Мама Ольга Владимировна и бабушка Софья Васильевна Агеносовы


Рассказывала мне мама и о том, как была начальником эвакогоспиталя 1725, расположенного в Магнитогорске. Из этих рассказов передо мной вставал образ деятельного и принципиального человека. В госпитале наряду с должностями медперсонала появилась ставка комиссара. Первый комиссар был из аппарата горкома (или райкома) партии, да еще и протеже военкома. Не понюхав пороха, он назойливо говорил о скорой победе, о слабости немцев, чем раздражал тяжелораненых бойцов, в отличие от него прочувствовавших тяжесть войны. Более того, он требовал от медперсонала участия в бесконечных политбеседах и регулярно поучал начальника госпиталя, как надо строить работу. Закончилось это тем, что мама потребовала заменить его выздоравливающим политруком. Что и было сделано. А комиссара-демагога отправили на фронт. Впоследствии это отразилось на военной карьере мамы: когда она демобилизовывалась, военком отказался представить ее к очередному званию майора. Так она и осталась капитаном медицинской службы, что, впрочем, ее не очень волновало.
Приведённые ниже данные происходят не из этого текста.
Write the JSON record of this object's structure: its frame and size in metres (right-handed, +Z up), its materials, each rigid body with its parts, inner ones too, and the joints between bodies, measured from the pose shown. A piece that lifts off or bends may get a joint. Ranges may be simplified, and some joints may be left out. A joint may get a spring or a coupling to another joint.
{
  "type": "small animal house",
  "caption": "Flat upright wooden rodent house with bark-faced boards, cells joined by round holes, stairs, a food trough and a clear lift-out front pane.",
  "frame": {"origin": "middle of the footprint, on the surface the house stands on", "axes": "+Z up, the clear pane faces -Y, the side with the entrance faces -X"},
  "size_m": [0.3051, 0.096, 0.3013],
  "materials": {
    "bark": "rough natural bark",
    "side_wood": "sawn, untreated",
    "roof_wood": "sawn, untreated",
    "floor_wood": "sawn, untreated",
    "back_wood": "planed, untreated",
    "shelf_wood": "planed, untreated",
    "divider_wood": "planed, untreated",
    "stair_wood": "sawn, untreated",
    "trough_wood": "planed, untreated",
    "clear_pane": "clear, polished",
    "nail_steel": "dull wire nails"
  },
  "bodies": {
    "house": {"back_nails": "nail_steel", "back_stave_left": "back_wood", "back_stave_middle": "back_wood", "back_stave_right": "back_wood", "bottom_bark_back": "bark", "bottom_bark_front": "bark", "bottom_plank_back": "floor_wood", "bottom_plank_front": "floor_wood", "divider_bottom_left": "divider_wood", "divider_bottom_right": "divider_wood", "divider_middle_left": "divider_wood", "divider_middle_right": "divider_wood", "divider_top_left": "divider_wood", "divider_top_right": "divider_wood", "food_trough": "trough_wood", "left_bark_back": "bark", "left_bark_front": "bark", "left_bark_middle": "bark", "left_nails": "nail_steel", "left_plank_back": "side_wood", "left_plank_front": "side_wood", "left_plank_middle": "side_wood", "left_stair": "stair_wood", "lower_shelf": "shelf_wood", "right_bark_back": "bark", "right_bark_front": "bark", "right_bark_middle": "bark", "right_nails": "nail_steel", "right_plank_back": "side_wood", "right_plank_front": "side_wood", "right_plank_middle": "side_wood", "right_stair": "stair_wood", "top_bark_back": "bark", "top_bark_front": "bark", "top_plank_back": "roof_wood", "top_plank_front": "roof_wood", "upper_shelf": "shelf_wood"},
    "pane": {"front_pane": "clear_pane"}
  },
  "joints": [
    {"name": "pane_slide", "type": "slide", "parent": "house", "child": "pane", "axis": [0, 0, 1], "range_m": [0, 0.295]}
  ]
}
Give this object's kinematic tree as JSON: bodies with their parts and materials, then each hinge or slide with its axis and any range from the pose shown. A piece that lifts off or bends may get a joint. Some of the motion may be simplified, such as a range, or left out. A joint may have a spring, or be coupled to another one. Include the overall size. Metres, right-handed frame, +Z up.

Я навсегда запомнил рассказ мамы, как своеобразно решала она зимой 41–42 годов вопрос о транспортировке раненых с вокзала. Уральские метели заметали все дороги, и путь от вокзала до госпиталя занимал несколько часов. Долгий путь приводил к простудам и усложнял лечение. И тут маме и комиссару пришла идея использовать городской трамвай, узкие пути которого чистились регулярно: на трамвае доставляли рабочих Магнитогорского металлургического комбината, выполнявшего военные заказы, к проходным завода и обратно к их жилью. Несколько трамваев были переоборудованы под санитарные, вместо сидений установлены крепления для носилок и даже пункты первой помощи особо тяжело раненым. Дорога сократилась до 45–50 минут. Правда, последние 150 метров носилки с тяжелоранеными приходилось нести на руках, а тех, кто мог ходить, вести под руки. В этой транспортировке участвовал весь медперсонал, школьники старших классов и – более того – выздоравливающие бойцы.
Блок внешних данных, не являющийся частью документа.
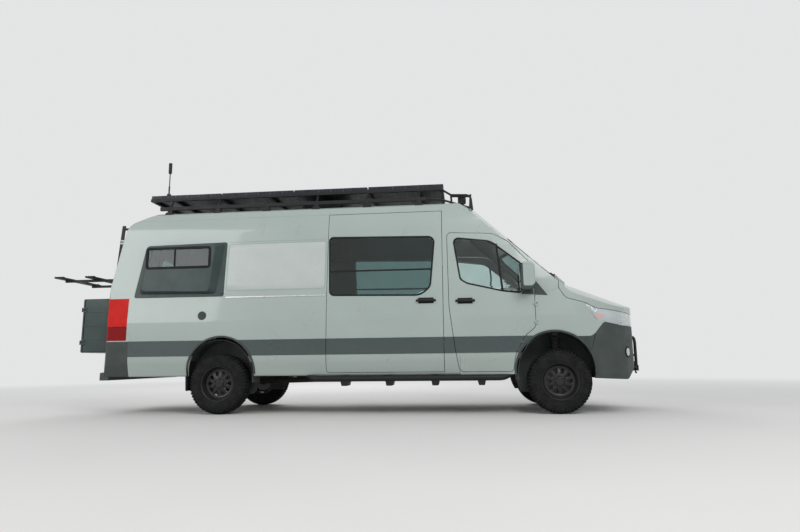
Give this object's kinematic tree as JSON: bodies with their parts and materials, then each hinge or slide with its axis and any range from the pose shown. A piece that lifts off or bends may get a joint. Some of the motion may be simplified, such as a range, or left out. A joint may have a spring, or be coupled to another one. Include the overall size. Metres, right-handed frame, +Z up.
{
  "type": "off-road camper van",
  "caption": "High-roofed camper van with bunk flares, roof rack with solar panels, side steps, and a box and cycle carrier on its rear door.",
  "frame": {"origin": "on the ground, under the middle of the van's whole length and width", "axes": "+X forward, +Y to the van's left, +Z up"},
  "size_m": [7.83, 2.34, 3.52],
  "materials": {
    "body_paint": "satin clear-coated sage grey",
    "dark_paint": "satin dark grey-green",
    "dark_trim": "moulded, lightly grained",
    "rack_metal": "textured powder coat",
    "chassis_metal": "dull underbody paint",
    "glass": "dark tinted, polished",
    "lamp_clear": "clear polished lens",
    "lamp_red": "red lens",
    "tyre": "treaded rubber",
    "wheel_black": "satin black alloy",
    "solar": "dark cells under glass",
    "seat_fabric": "woven",
    "bedding": "woven cotton",
    "interior_plastic": "grained",
    "floor_lining": "vinyl over ply",
    "cabinet_wood": "oiled veneer",
    "engine_metal": "cast"
  },
  "bodies": {
    "van_body": {"floor_pan": "floor_lining", "roof_panel": "body_paint", "side_wall_right": "body_paint", "side_wall_left": "body_paint", "cab_frame": "body_paint", "front_fenders": "body_paint", "front_bumper": "dark_trim", "radiator_grille": "dark_trim", "headlamps": "lamp_clear", "windshield": "glass", "side_glass": "glass", "sliding_door": "body_paint", "tail_lamps": "lamp_red", "rear_bumper": "dark_trim", "bunk_flares": "dark_paint", "roof_rack": "rack_metal", "solar_deck": "solar", "roof_vent": "dark_trim", "antenna_mast": "rack_metal", "side_steps": "rack_metal", "chassis_frame": "chassis_metal", "rear_axle": "chassis_metal", "front_axle": "chassis_metal", "underfloor_gear": "chassis_metal", "engine_block": "engine_metal", "seat_bases": "interior_plastic", "cab_seats": "seat_fabric", "dashboard": "interior_plastic", "steering_wheel": "interior_plastic", "bed_platform": "cabinet_wood", "mattress": "bedding", "cabinets": "cabinet_wood", "nudge_bar": "rack_metal", "front_wheel_housings": "dark_trim", "rear_wheel_housings": "dark_trim"},
    "front_door_right_body": {"front_door_right": "body_paint", "front_glass_right": "glass", "mirror_right": "dark_trim"},
    "rear_door_right_body": {"rear_door_right": "body_paint", "rear_glass_right": "glass", "door_carrier": "rack_metal", "storage_box": "dark_paint"},
    "steered_hub_right": {"knuckle_right": "chassis_metal"},
    "wheel_front_right": {"tyre_front_right": "tyre", "rim_front_right": "wheel_black"},
    "wheel_rear_right": {"tyre_rear_right": "tyre", "rim_rear_right": "wheel_black"},
    "front_door_left_body": {"front_door_left": "body_paint", "front_glass_left": "glass", "mirror_left": "dark_trim"},
    "rear_door_left_body": {"rear_door_left": "body_paint", "rear_glass_left": "glass"},
    "steered_hub_left": {"knuckle_left": "chassis_metal"},
    "wheel_front_left": {"tyre_front_left": "tyre", "rim_front_left": "wheel_black"},
    "wheel_rear_left": {"tyre_rear_left": "tyre", "rim_rear_left": "wheel_black"},
    "box_lid_body": {"box_lid": "dark_paint"},
    "hood_body": {"hood": "body_paint"}
  },
  "joints": [
    {"name": "front_door_right_hinge", "type": "hinge", "parent": "van_body", "child": "front_door_right_body", "pos_m": [2.563, -1.016, 1.2], "axis": [0, 0, 1], "range_deg": [0, 70]},
    {"name": "rear_door_right_hinge", "type": "hinge", "parent": "van_body", "child": "rear_door_right_body", "pos_m": [-3.087, -0.803, 1.48], "axis": [0.0523, 0, 0.9986], "range_deg": [0, 90]},
    {"name": "steering_right", "type": "hinge", "parent": "van_body", "child": "steered_hub_right", "pos_m": [2.825, -0.7, 0.3875], "axis": [0, 0, 1], "range_deg": [-33, 33]},
    {"name": "roll_front_right", "type": "hinge", "parent": "steered_hub_right", "child": "wheel_front_right", "pos_m": [2.825, -0.855, 0.3875], "axis": [0, 1, 0], "continuous": true},
    {"name": "roll_rear_right", "type": "hinge", "parent": "van_body", "child": "wheel_rear_right", "pos_m": [-1.5, -0.855, 0.3875], "axis": [0, 1, 0], "continuous": true},
    {"name": "front_door_left_hinge", "type": "hinge", "parent": "van_body", "child": "front_door_left_body", "pos_m": [2.563, 1.016, 1.2], "axis": [0, 0, -1], "range_deg": [0, 70]},
    {"name": "rear_door_left_hinge", "type": "hinge", "parent": "van_body", "child": "rear_door_left_body", "pos_m": [-3.087, 0.803, 1.48], "axis": [-0.0523, 0, -0.9986], "range_deg": [0, 180]},
    {"name": "steering_left", "type": "hinge", "parent": "van_body", "child": "steered_hub_left", "pos_m": [2.825, 0.7, 0.3875], "axis": [0, 0, 1], "range_deg": [-33, 33]},
    {"name": "roll_front_left", "type": "hinge", "parent": "steered_hub_left", "child": "wheel_front_left", "pos_m": [2.825, 0.855, 0.3875], "axis": [0, 1, 0], "continuous": true},
    {"name": "roll_rear_left", "type": "hinge", "parent": "van_body", "child": "wheel_rear_left", "pos_m": [-1.5, 0.855, 0.3875], "axis": [0, 1, 0], "continuous": true},
    {"name": "box_lid_hinge", "type": "hinge", "parent": "rear_door_right_body", "child": "box_lid_body", "pos_m": [-3.583, -0.758, 1.2], "axis": [0, 0, 1], "range_deg": [0, 110]},
    {"name": "hood_hinge", "type": "hinge", "parent": "van_body", "child": "hood_body", "pos_m": [2.845, 0, 1.688], "axis": [0, -1, 0], "range_deg": [0, 50]}
  ],
  "couplings": [
    {"joint": "steering_right", "follows": "steering_left", "ratio": 1}
  ]
}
Большое количество эшелонов с ранеными привело к тому, что госпиталь испытывал дефицит с лекарствами, с бинтами, марлей. Особенно трудно было с дезинфицирующими средствами. Проще говоря, со спиртом. Мама с юмором рассказывала ситуацию, как она решала эту проблему. Зимой 1941/42 в госпиталь завезли мерзлую картошку. К весне она совсем перестала быть съедобной. Мама велела повару изготовить из этого месива самогон, что он и сделал. Госпиталь получил превосходный дезинфицирующий материал. Нашелся доброхот, который сообщил в военную прокуратуру, что повар госпиталя гонит самогон. Ночью того арестовали, а через неделю состоялся суд. Маму вызвали в качестве свидетеля. На вопрос судьи, знала ли она о таком безобразии в подведомственном ей учреждении, она ответила, что не только знала, но это она приказала повару превратить никуда негодный картофель в медицинский препарат. Прокурор (видимо, вполне вразумляемый человек) тут же сказал, что он отказывается от обвинения. Повара освободили. Интересно, что если все другие вышеперечисленные случаи я буквально «вытаскивал» из мамы (люди ее поколения считали труд, равный подвигу, само собой разумеющимся), то этот эпизод, когда мама спасла человека, она рассказывала, хотя и с юмором, но с удовольствием.